Other gemstones that we may not think are particularly valuable, for instance those that get referred to as ‘semi-precious’ are in certain circumstances, increasing in value too. For example, amber, spinels and natural pearls have become desirable again after around a hundred years of being relatively modestly priced and many people will have their grandmother’s sitting in the back of their jewellery box, utterly unaware of the value.
In addition, the gold price has increased dramatically over the last couple of years and smashed records when it reached over £1,570oz in August 2020. At the time of writing, we are hovering around £1,470oz and this time two years ago the price was only around £960oz! Accordingly, I’d recommend clients with gold jewellery should have this reassessed regularly so that they are not under (or over) insured.
Pieces made by British designers of the 60s and 70s such as Andrew Grima, John Donald, Kutchinsky and Charles de Temple had fallen out of fashion for many years but are now incredibly collectible and have seen a significant uplift in value. Of course, the big designer names, such as Cartier, are always of importance and I think there is a general awareness of that but there may not be around this other, more recent, collecting area. Many of my clients received a 21st birthday present of works by these designers and haven’t worn them in years, not realising they are now ‘cool’ again and that they should be thinking of them as more than a lump of textured scrap gold! Check for those signatures.
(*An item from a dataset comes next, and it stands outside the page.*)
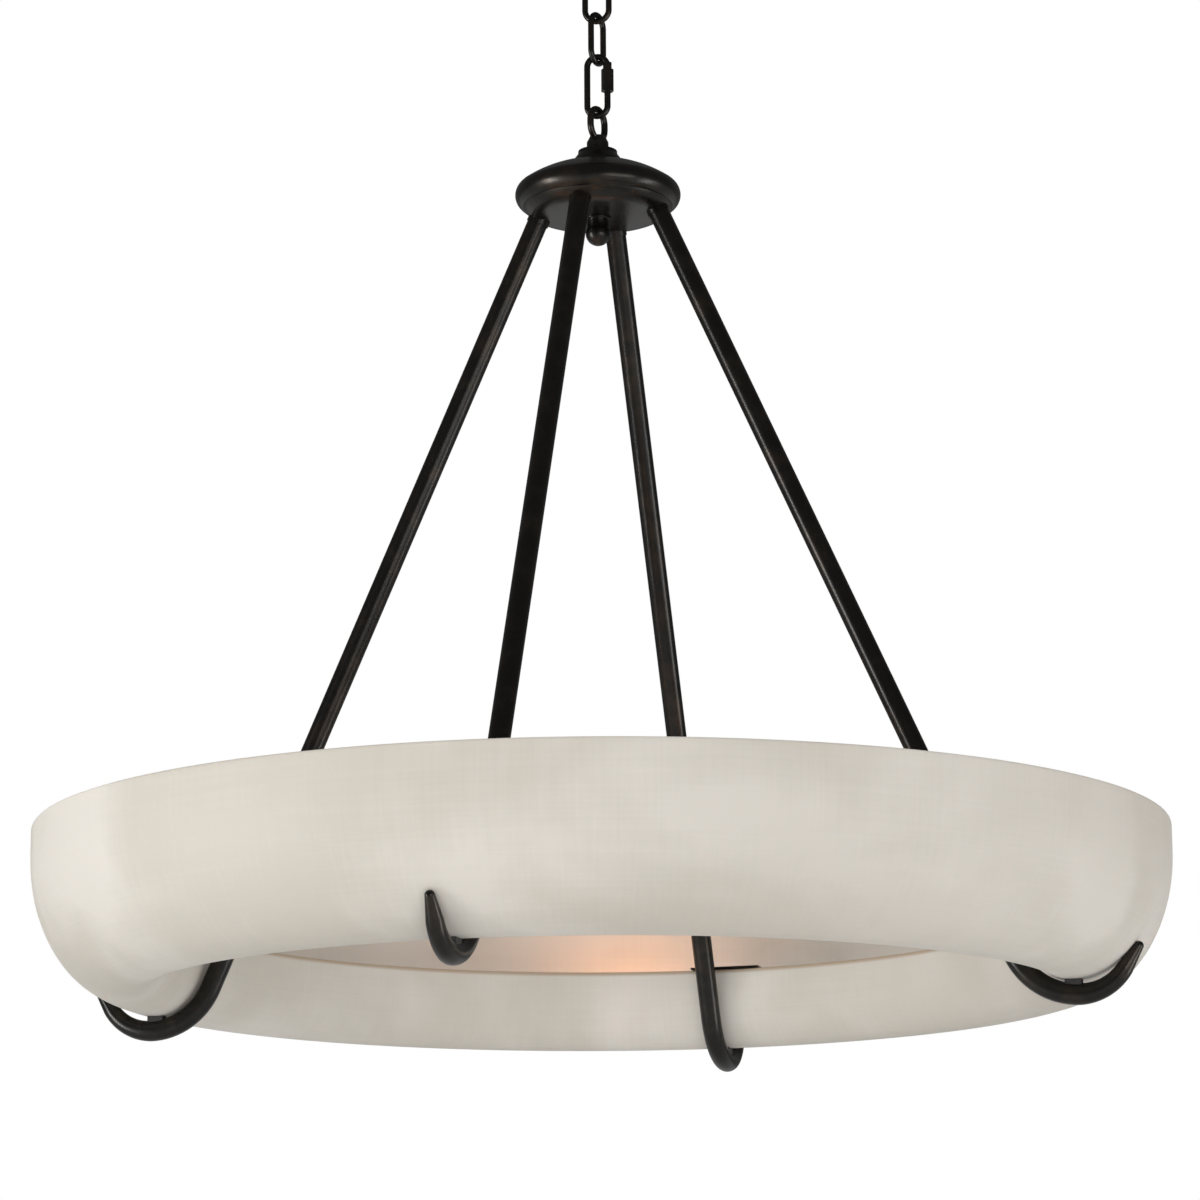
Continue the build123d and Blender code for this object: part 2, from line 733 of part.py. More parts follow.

One of the most important messages that we valuers can impart to our retail clients or private clients is that not all valuation documents are considered equal, or indeed will be accepted by an insurer, or will be settled upon in the event of making a claim if the insurer does not give merit to the valuer (for example, if they are not affiliated to the Jewellery Valuers Association) or the method by which it was undertaken (for example, valued online or sight unseen). As with anything, quality is key and when corners are cut, for example, if a client is unwilling to pay professional level fees to a professional valuer and chooses a cheaper option, then problems can arise when that same client faces an insurer who does not rate the validity of the document in front of them. A couple of months ago a client showed me a fairly recent valuation for a diamond brooch that had a one-line description and a value of £3,000 attached to it. I revalued the piece, provided a full description, assessed the stones, etc., and attached a fully researched and entirely justifiable Antique Replacement Value of £9,000 to it. The money they’d saved by using the ‘valuer’ they did suddenly didn’t feel like such good value after all.